I will say that he’s gotten better over the course of the story, but, again, this doesn’t mean much because it’s going to be straight downhill from here. It’s a little too early to tell if he’s going to come out of this as a hero or not, but, given that he’s going to become the Panem version of Hitler, this seems unlikely. My best guess – and biggest fear – is that the general rationale behind his whole story is going to be something along the lines of “He was really poor for a few years and the girl he liked kicked the bucket, which is why he went crazy.” Because, make no mistake, something is going to happen to Lucy Gray. Even if she wins the Games, which she may very well end up doing by default, I don’t see this having a happy ending. I don’t see Snow ending up as a happily married man. At best he may find some temporary happiness with Lucy Gray, but whatever he gets isn’t going to last unless Collins has planted a major retcon at the end. (For the record, I hope she hasn’t, because that would be beyond lame.) The people in the Capitol generally have this “If you hit us, we hit back twice as hard” mentality, and I’m pretty sure that’s going to be a major factor in Snow’s evolution from schoolboy to tyrant. Of course, it’s equally probable that he’s going to betray and/or abandon Lucy Gray if he finds himself forced to choose between her and his own advancement, which he most likely will at some point.
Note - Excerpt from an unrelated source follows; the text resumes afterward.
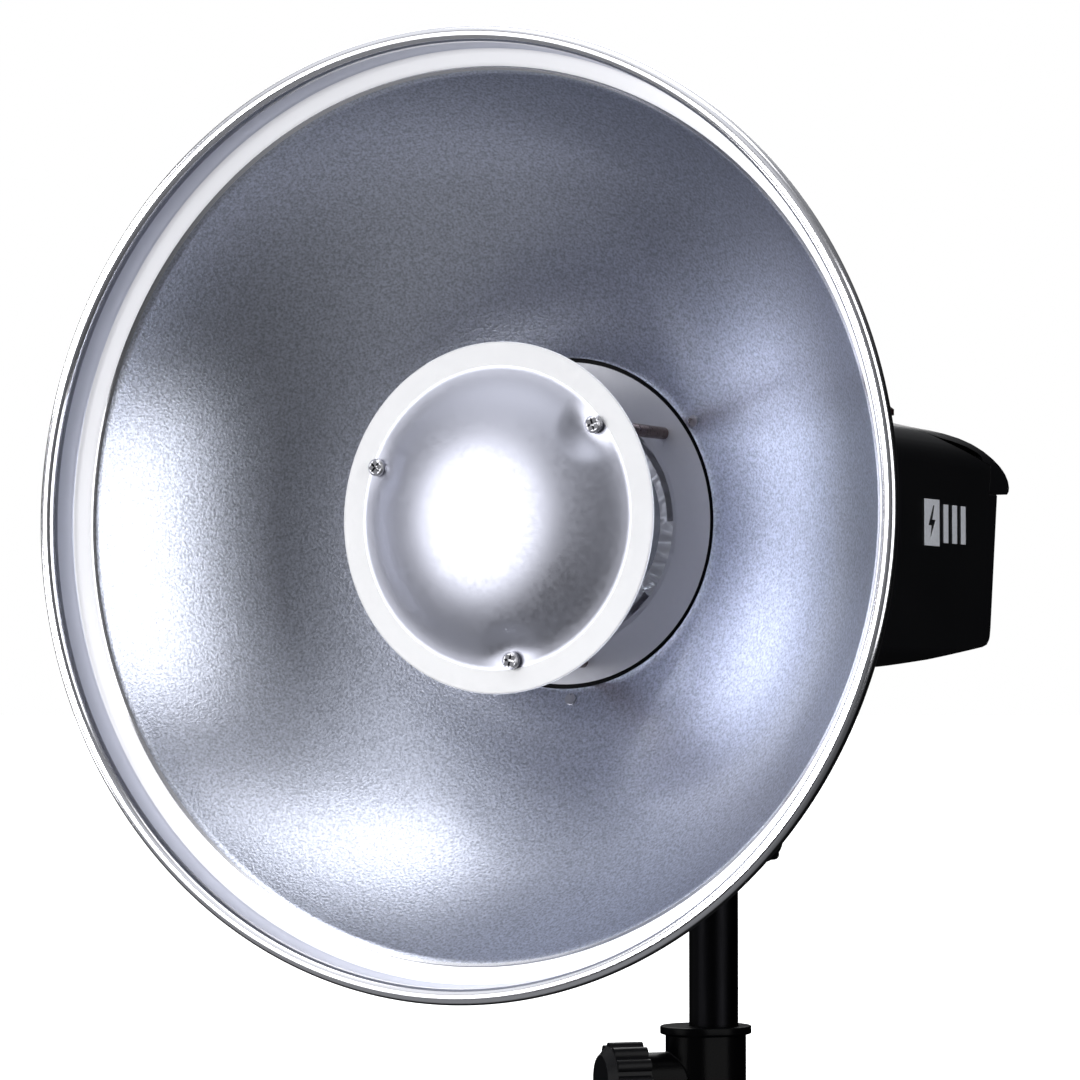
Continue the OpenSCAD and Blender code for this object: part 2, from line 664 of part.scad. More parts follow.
// ---------- Dish ----------
p0 = [193.3, 18.6];
p1 = [76, 109];
chord = norm(p1 - p0);
bow_r = chord / (2 * sin(bow));
phi0 = 90 - (atan2(p1[1] - p0[1], p0[0] - p1[0]) + bow);
bow_c = p0 - bow_r * [cos(phi0), sin(phi0)];
bead_c = rim_r - 3.5;
function back_d(r) = bow_c[1] + sqrt(pow(bow_r + sheet_t, 2) - pow(r - bow_c[0], 2));
module dish_bowl() {
    inner = concat(
        arc(bead_c, 0, 3.5, 90, -180, 18),
        [[202.3, 12.4], [201.9, 13.3], [201.0, 14.0], [195.9, 16.3], [195.1, 16.9], [194.3, 18.1]],
        arc(bow_c[0], bow_c[1], bow_r, phi0, phi0 + 2 * bow, 20),
        [[75.2, 109.5], [75.0, 110.0]]);
    outer = concat([[75.3, 110.7]],
        arc(bow_c[0], bow_c[1], bow_r + sheet_t, phi0 + 2 * bow, phi0, 20),
        [[195.2, 18.9], [196.0, 17.7], [201.6, 15.2], [203.0, 14.2], [203.5, 12.9]],
        arc(bead_c, 0, 2.3, -180, 90, 16));
    color([0.8, 0.81, 0.83]) difference() {
        lathe(concat(inner, outer));
        rivet_spots() translate([0, -3, 0]) ycyl(1.7, 8);
    }
}
// Points on the back of the sheet, +Y along the sheet's normal.
rivet_c = 80.5;
rivet_lag = 4.8;
module rivet_spots() {
    three(rod_a - rivet_lag, rivet_c) translate([0, dy(back_d(rivet_c)), 0]) rotate([0, 0, -19.2]) children();
}
module mount_ring() {
    color([0.55, 0.56, 0.58]) difference() {
        union() {
            lathe([[56.5, 110.6], [73.2, 110.6], [73.2, 113.2], [75.4, 113.2], [75.6, back_d(76) + 0.6],
                [88, back_d(88) + 0.15], [88, back_d(88) + 2.4], [77.2, back_d(77.2) + 2.5], [75.8, 115],
                [60, 115], [60, 126.6], [53.2, 126.6], [53.2, 113.6], [56.5, 113.6]]);
            for (k = [0:2]) translate([0, rim_y, axis_z]) rotate([-90, 0, 0]) rotate([0, 0, k * 120])
                rotate_extrude(angle = 40) polygon([[49.5, 120.3], [54, 120.3], [54, 123.6], [49.5, 123.6]]);
        }
        // slot for the stop pin
        translate([0, rim_y, axis_z]) rotate([-90, 0, 0]) rotate([0, 0, -92]) rotate_extrude(angle = 64.5)
            polygon([[54.9, 124.4], [58.3, 124.4], [58.3, 127], [54.9, 127]]);
        three(rod_a, rod_c) translate([0, dy(108), 0]) ycyl(2.0, 10);
        rivet_spots() translate([0, -3, 0]) ycyl(1.7, 8);
    }
}
module ring_rivets() {
    color([0.6, 0.61, 0.63]) rivet_spots() union() {
        translate([0, -2.3, 0]) ycyl(2.6, 0.98, 48);
        translate([0, -1.6, 0]) ycyl(1.65, 4.8, 48);
        translate([0, 2.75, 0]) ycyl(2.3, 1.0, 48);
    }
}
module spacer_rods() {
    color([0.45, 0.42, 0.42]) three(rod_a, rod_c) difference() {
        union() {
            translate([0, dy(defl_d + 1.2), 0]) ycyl(2.8, 110.6 - defl_d - 1.2);
            translate([0, dy(110.5), 0]) ycyl(1.95, 9.5);
        }
        translate([0, dy(defl_d + 1), 0]) ycyl(2.0, 9);
    }
}
module rod_nuts() {
    color([0.6, 0.61, 0.63]) three(rod_a, rod_c) difference() {
        translate([0, dy(115.05), 0]) rotate([0, 30, 0]) ycyl(3.9, 3.2, 6);
        translate([0, dy(110), 0]) ycyl(1.95, 12);
    }
}
// Sphere radius of the deflector's dome.
dome_b = 66.2;
dome_r = (dome_b * dome_b + defl_rise * defl_rise) / (2 * defl_rise);
// Depth of the dome's front face at a radius.
function dome_face(r) = defl_d + 0.6 - (sqrt(dome_r * dome_r - r * r) - (dome_r - defl_rise));
module deflector() {
    t = 1.2;
    front = [for (i = [0:14]) let (r = dome_b * i / 14) [r, dome_face(r)]];
    rim = [[67.2, defl_d], [defl_r - 0.4, defl_d], [defl_r, defl_d + 0.4], [defl_r, defl_d + 1.4],
        [defl_r - 0.6, defl_d + 1.4], [67.0, defl_d + 1.3]];
    color([0.86, 0.87, 0.89]) difference() {
        lathe(concat(front, rim, [for (p = reverse(front)) p + [0, t]]));
        three(rod_a, rod_c) translate([0, dy(30), 0]) ycyl(2.05, 30);
        three(rod_a, rod_c) translate([0, dy(defl_d + 1.2), 0]) ycyl(4.2, 10);
        three(rod_a, rod_c) translate([0, dy(30), 0]) ycyl(4.1, defl_d - 0.6 - 30);
    }
}
module deflector_screws() {
    color([0.7, 0.71, 0.73]) three(rod_a, rod_c) difference() {
        union() {
            translate([0, dy(defl_d - 2.5), 0]) ycyl(3.9, 1.85);
            translate([0, dy(defl_d - 3.2), 0]) ycone(3.1, 3.9, 0.72);
            translate([0, dy(defl_d - 0.9), 0]) ycyl(1.98, 8);
        }
        for (a = [20, 110]) translate([0, dy(defl_d - 2.9), 0]) rotate([0, a, 0]) cube([4.6, 2.6, 1.0], center = true);
    }
}

collar_body();
brake_pad();
lock_knob();
lock_stud();
riser_tube();
riser_plug();
spigot();
stand_socket();
tilt_washers();
socket_knob();
socket_stud();
foot_bracket();
pivot_bolt();
tilt_lever();
umbrella_screw();
front_ring();
ring_screws();
front_frame();
case_shell();
case_screws();
side_badge();
reflector_pan();
flash_tube();
lamp_socket();
model_lamp();
glass_dome();
chassis();
capacitors();
main_board();
transformer();
fan_frame();
fan_rotor();
rear_panel();
handle();
fascia();
display();
power_dial();
lamp_dial();
test_button();
mode_button();
slave_button();
power_rocker();
mains_inlet();
inlet_pins();
fuse_cap();
sync_jack();
slave_sensor();
latch_slide();
dish_bowl();
ring_rivets();
mount_ring();
spacer_rods();
rod_nuts();
deflector();
deflector_screws();
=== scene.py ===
import math
from collections import namedtuple

import bmesh
import bpy
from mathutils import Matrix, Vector


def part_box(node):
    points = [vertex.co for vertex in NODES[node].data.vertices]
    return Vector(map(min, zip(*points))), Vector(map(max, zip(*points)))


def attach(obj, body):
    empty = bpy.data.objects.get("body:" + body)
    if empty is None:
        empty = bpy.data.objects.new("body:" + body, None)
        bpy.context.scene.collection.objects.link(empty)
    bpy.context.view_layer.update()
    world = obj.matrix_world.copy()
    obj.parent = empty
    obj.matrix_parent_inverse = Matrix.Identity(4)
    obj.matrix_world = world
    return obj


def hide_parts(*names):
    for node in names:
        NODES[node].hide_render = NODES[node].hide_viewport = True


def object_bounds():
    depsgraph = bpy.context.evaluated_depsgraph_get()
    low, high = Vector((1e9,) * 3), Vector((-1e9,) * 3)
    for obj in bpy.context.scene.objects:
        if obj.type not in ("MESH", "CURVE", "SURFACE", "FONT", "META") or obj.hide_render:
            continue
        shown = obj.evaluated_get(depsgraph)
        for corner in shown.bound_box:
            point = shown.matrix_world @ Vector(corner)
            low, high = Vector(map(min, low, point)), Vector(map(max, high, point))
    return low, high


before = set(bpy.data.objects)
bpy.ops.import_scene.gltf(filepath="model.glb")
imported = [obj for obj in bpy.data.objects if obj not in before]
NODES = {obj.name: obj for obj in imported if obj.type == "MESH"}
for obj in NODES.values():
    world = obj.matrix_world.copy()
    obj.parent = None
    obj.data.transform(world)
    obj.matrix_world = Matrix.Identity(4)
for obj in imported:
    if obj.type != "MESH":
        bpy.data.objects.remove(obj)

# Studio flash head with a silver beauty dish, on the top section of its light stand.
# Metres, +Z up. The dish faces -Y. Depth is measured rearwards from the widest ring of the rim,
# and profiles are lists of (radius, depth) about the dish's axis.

CAD_BOX = [list(v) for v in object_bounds()]

# ---------- The dish's driving sizes ----------

BOWL_LO, BOWL_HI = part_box("dish_bowl")
BEAD_R = 0.0035
RIM_R = (BOWL_HI.x - BOWL_LO.x) / 2
RIM_Y = BOWL_LO.y + BEAD_R
AXIS_Z = (BOWL_HI.z + BOWL_LO.z) / 2
RIM_CENTRE = Vector((0, RIM_Y, AXIS_Z))
SHEET_T = 0.0012

# The bowl's section is one arc from its lip to its back end, and turns through twice BOWL_BOW.
BOWL_FRONT = Vector((RIM_R - 0.0167, 0.0186))
BOWL_BACK = Vector((0.076, 0.109))
BOWL_BOW = math.radians(20)

# The short stretches between the arcs: inside from the bead inwards, then outside.
WALL = [(0.2029, 0.0020), (0.2024, 0.0110), (0.2023, 0.0124)]
LEDGE = [(0.2020, 0.0132), (0.2012, 0.0139), (0.2000, 0.0145), (0.1962, 0.0161), (0.1954, 0.0166)]
LIP = [(0.1948, 0.0172), (0.1943, 0.0181)]
BACK_END = [(0.0752, 0.1095), (0.0750, 0.1100), (0.0753, 0.1107)]
OUTER_STEP = [(0.1952, 0.0189), (0.1957, 0.0181), (0.1966, 0.0173), (0.2012, 0.0154),
              (0.2025, 0.0147), (0.2032, 0.0138), (0.2035, 0.0129)]

# Steps round the axis, along the bowl's arc, and along the bead's inner and outer face.
TURN_STEPS = 288
BOWL_STEPS = 48
BEAD_IN_STEPS = 32
BEAD_OUT_STEPS = 24

DEFL_LO, DEFL_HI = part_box("deflector")
DEFL_R = (DEFL_HI.x - DEFL_LO.x) / 2
# Depth of the deflector's flat rim, and thickness of the dome's sheet.
DEFL_FLAT = DEFL_HI.y - RIM_Y - 0.0014
DISC_T = 0.0011
DOME_R = 0.0662
DOME_RISE = 0.012
DOME_STEPS = 56

# The dome's slope grows as a power of the radius, and eases off over the outermost part.
SLOPE_POWER = 1.55
EASE_FROM = 0.8
EASE = 0.62

# The screws that hold the deflector, and how the sheet is pulled flat round each of them.
SCREW_CIRCLE = 0.0635
SCREW_ANGLES = [math.radians(38.3) + k * 2 * math.pi / 3 for k in range(3)]
SCREWS = [(SCREW_CIRCLE * math.cos(a), SCREW_CIRCLE * math.sin(a)) for a in SCREW_ANGLES]
SCREW_PULL = (0.85, 0.2, 0.65)
PULL_FLAT = 0.003
PULL_FADE = 0.015

# Radius and depth of the cross recess in a screw's head, whose faces take painted shade, and the
# place of the shadow gap round the mount ring, which is painted black as shade.
RECESS_R = 0.0028
RECESS_D = 0.0016
GAP_SHADE_R = (0.0731, 0.0757)
GAP_SHADE_D = (0.1107, 0.1134)

# ---------- Edges of the CAD pieces ----------

SEAM_WELD = 0.000002
EDGE_ANGLE = math.radians(32)
EDGE_WIDTH = 0.0002
WIDER_EDGES = {"case_shell": 0.0007, "front_frame": 0.0006, "rear_panel": 0.0006,
               "handle": 0.0006, "collar_body": 0.0014, "stand_socket": 0.0008,
               "foot_bracket": 0.0008, "tilt_lever": 0.0007}

# ---------- Studio ----------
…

However this ends up playing out, I can’t reconcile my knowledge of Snow’s future with his (relatively) innocuous present. I’m not okay with him being given a chance to tell his side of a story that should only ever be one-sided. Obviously he’s human just like everyone else and he didn’t spring fully formed from his father’s head, but some origin stories are better left untouched.

P.S. If you’ve already finished the book, don’t tell me what happens.